After the September IECEx meetings in France, October saw us arrive in Busan, South Korea, for the General Meeting of the International Electrotechnical Commission (IEC). Technical Committee TC31 is one of the bigger IEC committees and we held meetings on 11 days over the two week period.  

Ron Sinclair MBE
Ron Sinclair MBE

For the first time, I learnt that there are approximately 600 individuals registered as experts or National Committee representatives across the various committees involved in TC31.  My best guess is that over 150 of those people were in Busan at some time during the fortnight, with about 80 present at the final two day plenary meeting.
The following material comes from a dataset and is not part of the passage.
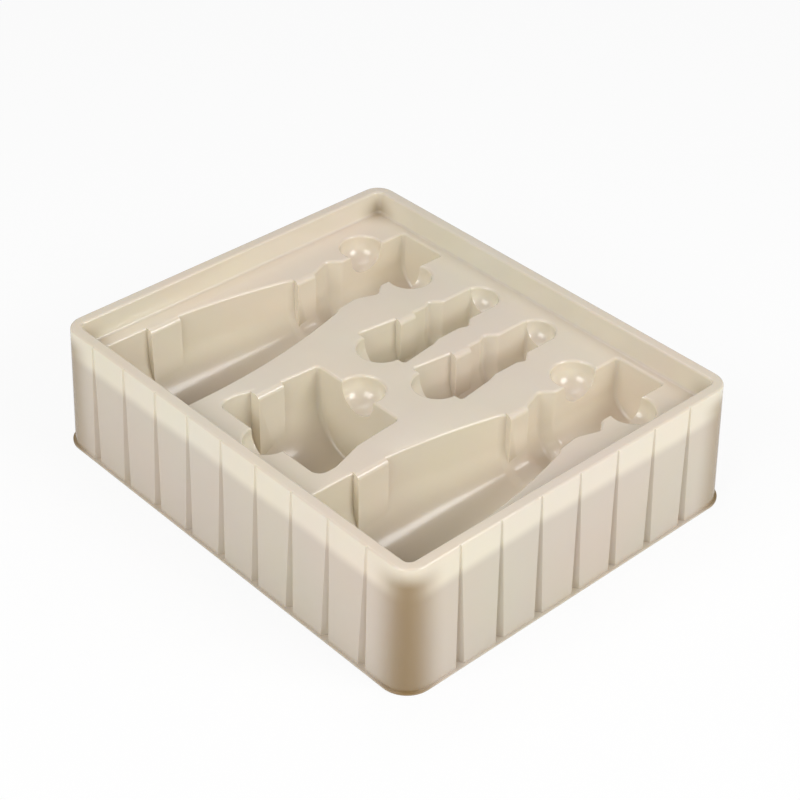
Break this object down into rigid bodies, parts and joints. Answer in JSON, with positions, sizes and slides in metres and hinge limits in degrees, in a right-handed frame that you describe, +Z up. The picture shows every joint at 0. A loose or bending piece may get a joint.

The resources expended in creating the IEC 60079 and ISO 80079 standards are phenomenal.  Those who use the standards owe a real debt of gratitude to those who put in the effort to ensure that they are all up to date and fit to keep people safe in a world of changing technology.

The TC31 plenary is essentially a means for the various Working Groups and Maintenance Teams to report on their current work or to seek permission for a particular way forward.

I had been at the Maintenance Team meeting for IEC 60079-28 earlier in the fortnight.  This standard, relating to the prevention of ignition from Optical Radiation has proved an awkward child, since an attempt was made to increase its scope beyond the original brief of lasers and optical fibres.  As the second (current) edition was being prepared, the scope was specifically increased to include some types of LED light sources.  The revised scope of the second edition was then issued as an official Interpretation Sheet (I-SH) for the first edition.

It is now realised that the way the scope was changed brought in some LEDs that need not be considered, but also failed to bring in some other light sources that could be as problematical as high power LEDs.  The real problem is when the light source is either collimated (as with a laser) or brought to a focus in a hazardous atmosphere, irrespective of the actual form of the light source.

Work is starting on the next edition of the standard, which should better fit the understanding of the problems.  But to solve the immediate problem, MT 60079-28 sought the permission of the TC31 plenary meeting to yet again change the scope of the standard by way of an I-SH.  TC31 accepted the request and agreed that the document should be circulated to National Committees for acceptance.  We don’t yet know the outcome of that circulation, and whether or not the scope is “clarified” in the intended way will depend on the votes of the National Committees, when received.

Historically, ignition by the intensity of the light beam was never considered.  The traditional sources of illumination generally produced sufficient heat for that to be the overriding problem.  LEDs, though, are different, in that the way they and their luminaires are constructed separates the light from most of the heat, which is dissipated at a comparatively low temperature in a heat-sink.  This is necessary in order to ensure that the LED junction temperature is kept low enough to avoid early destruction.

The ignition mechanism considered is that of the intense light beam falling on an “absorber”, such as dust particles in the atmosphere, causing the absorber to significantly exceed the auto-ignition temperature of the atmosphere.  If the optical power is above the safe level, protection can be either by keeping the atmosphere or the absorbers away from the beam (for example using the techniques of Dust Enclosure Protection “Ex t” or Restricted Breathing “Ex NR”) or by containing a possible explosion (using a flameproof enclosure “Ex d”).  In all cases, care must be taken to ensure that there is not a focusing point of sufficient intensity outside the enclosure.